Settembre nero per la rossa, Ferrari senza scintilla…

Ferrari, è mancata la scintilla. Si potrebbe riassumere così il ritiro di Vettel dal GP del Giappone dopo 4 giri di gara a causa di una candela difettosa, almeno secondo quanto hanno detto loro a Maranello… E’ una sconfitta pesante perché con i 25 punti incamerati da Hamilton il mondiale si allontana, anzi si spegne a lume di candela quel sogno coltivato per 12 gare in cui la rossa ha fatto sognare. Per Maranello è stato un settembre nero, a Monza ha perso la testa del mondiale con un Hamilton che ha preso 25 punti contro i 15 di Vettel, a Singapore altra vittoria e 25 a 0, in Malesia sono stati 18 a 12 e in Giappone altri 25 a 0.

 

Il risultato è che dal Belgio, in cui la Ferrari era davanti, ad oggi siamo passati a meno 59 punti. Un disastro sotto il profilo psicologico, acuito dal fatto che la Ferrari è apparsa sempre più competitiva rispetto alla Mercedes. Perdere perché si è inferiori dà fastidio, perdere quando sai di avere in mano una vettura superiore, capace di adattarsi a tutte le piste in maniera migliore dei rivali, fa girare le balle all’ennesima potenza. Ma cosa sta provocando questa moria di affidabilità della rossa? Di sicuro è qualcosa che ha che fare coi controlli qualità.

 

Non è possibile che gli stessi pezzi usati per 12 gare a un tratto si rompano se non sono stati modificati.

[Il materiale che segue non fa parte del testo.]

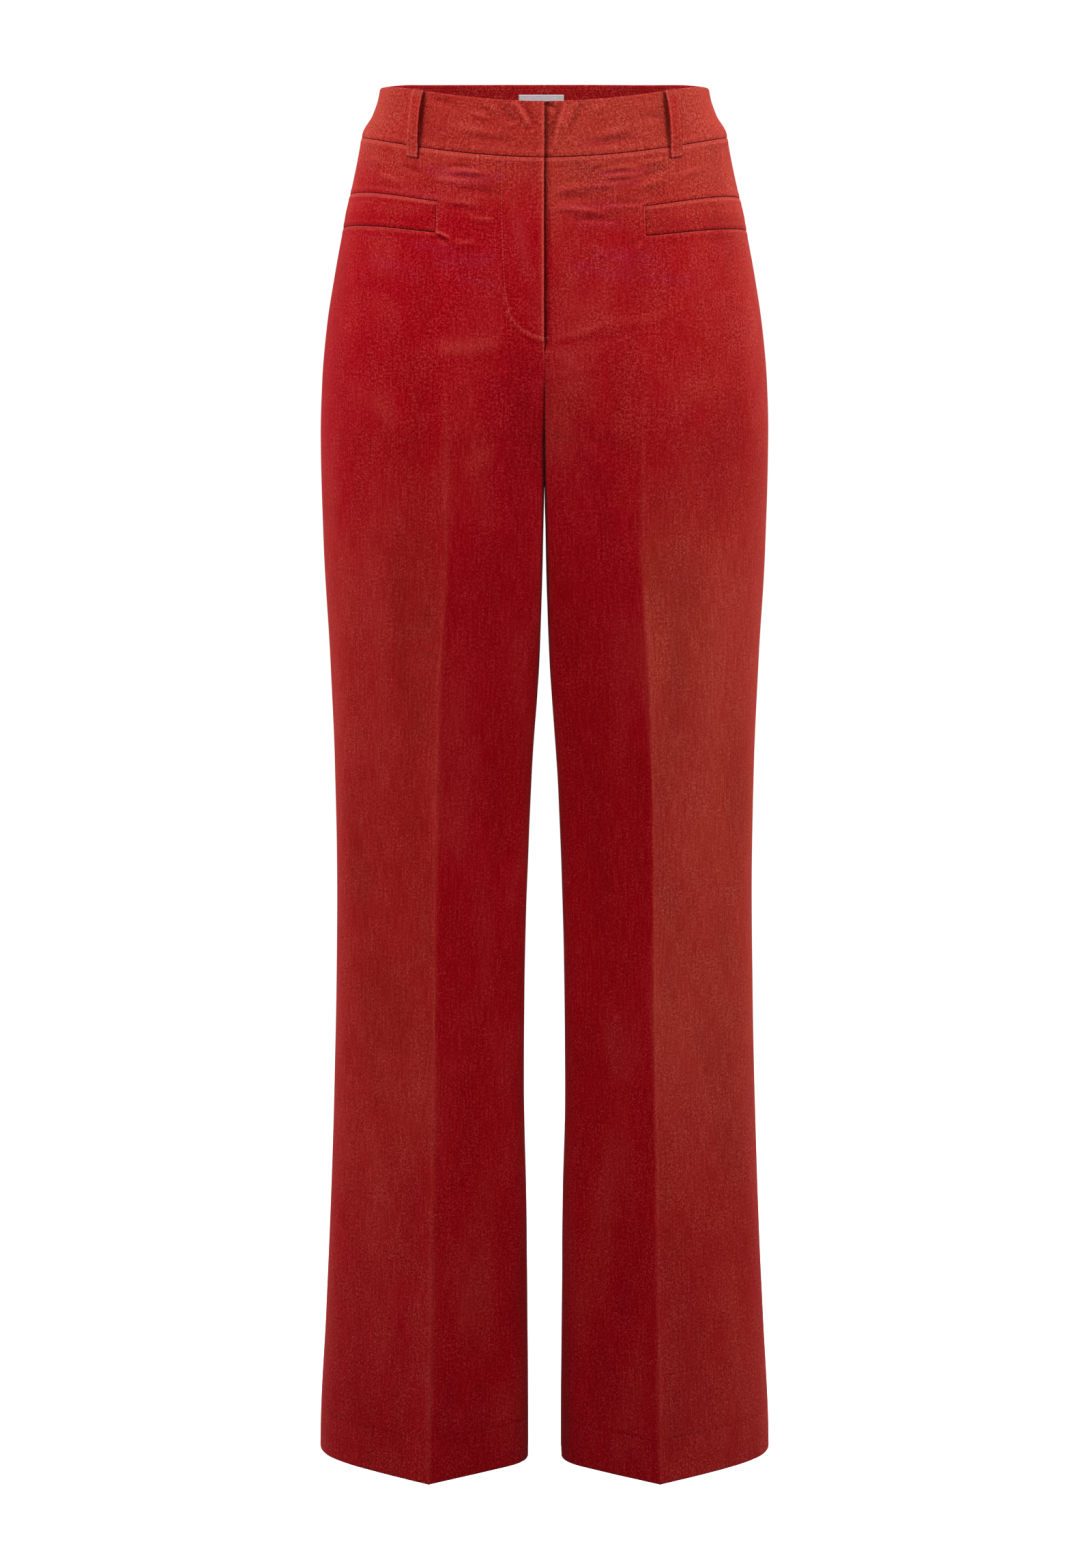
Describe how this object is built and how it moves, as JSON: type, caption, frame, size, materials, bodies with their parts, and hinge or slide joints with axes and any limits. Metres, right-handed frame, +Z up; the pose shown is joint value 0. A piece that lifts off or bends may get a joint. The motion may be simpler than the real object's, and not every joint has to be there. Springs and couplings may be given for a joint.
{
  "type": "flared velvet trousers",
  "caption": "Flared velvet trousers held open as if worn: banded waist, lapped fly front, belt loops, flush pocket welts, pressed folds and wide open legs.",
  "frame": {"origin": "middle of the waist, level with the waistband's top edge at the sides", "axes": "+Z up the body, -Y out of the front, +X towards the wearer's left side"},
  "size_m": [0.3552, 0.2342, 1.0686],
  "materials": {
    "velvet": "short-pile velvet, crimson, slightly crushed",
    "label_tape": "plain woven satin tape, pale grey, blank"
  },
  "bodies": {
    "root": {"waistband_right": "velvet", "waistband_left": "velvet", "front_right": "velvet", "front_left": "velvet", "back_right": "velvet", "back_left": "velvet", "pocket_welt_right": "velvet", "pocket_welt_left": "velvet", "belt_loop_front_right": "velvet", "belt_loop_front_left": "velvet", "belt_loop_back_right": "velvet", "belt_loop_back_left": "velvet", "label": "label_tape"}
  },
  "joints": []
}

Il controllo avviene in fabbrica, ma qua si rompe tutto in pista. Se uno come Vettel gira per quattro sessioni senza problemi dimostra di essere competitivo, come mai nel giro di formazione cede una candela (ripetiamo, è quello che hanno detto loro e uno banalmente potrebbe dire: cambiatela invece no…) che fino a quel momento non ha dato problemi? Vettel ha parlato di stanchezza. Ci può stare, ma questo significa che sulla griglia, nelle operazioni di controllo della vettura qualcuno ha toccato qualcosa, magari spostato un cablaggio, un coperchio non serrato a dovere con formazione di condensa. Chissà, ma questo vorrebbe dire dare la colpa ai ragazzi del team, che invece operano sotto tensione anche grazie agli errori dei piloti.

 

A Singapore due macchine distrutte al via e sostituzione di tutto il possibile. In Malesia condotti che cedono, uno dopo 50 km e uno dopo 3000 km, quindi dove è l’origine del guaio? E poi ancora la botta di Vettel nel rientro ai box, che ha costretto a un altro super lavoro. Infine Raikkonen, che stampa la macchina in prova e si deve sostituire il cambio e trasmissione. Mettete tutto insieme, tirate le somme e qualche sbavatura ci può stare. La Ferrari ha detto che in Giappone è stato un problema diverso rispetto alla Malesia.

 

Ok, ci crediamo. Ma se emerge sempre lo stesso problema, alla fine sai dove mettere le mani, ma se i problemi diventano diversi e non sai come si creano, diventa difficile capire se si tratta del caso, di un errore o di una svista. Per questo, come ha detto Vettel, serve riposo, una analisi a mente lucida per ritrovare il filo interrotto. Perché questa, per quanto possa sembrare strano, è e resta una Ferrari da mondiale, una squadra capace di rimontare tecnicamente il divario e di mettere in pista una vettura, forse la migliore del mondiale, capace di vincere. Se lo ha fatto fino ad agosto comandando le classifiche iridate, non si capisce perché ora non debba essere in grado di farlo ancora.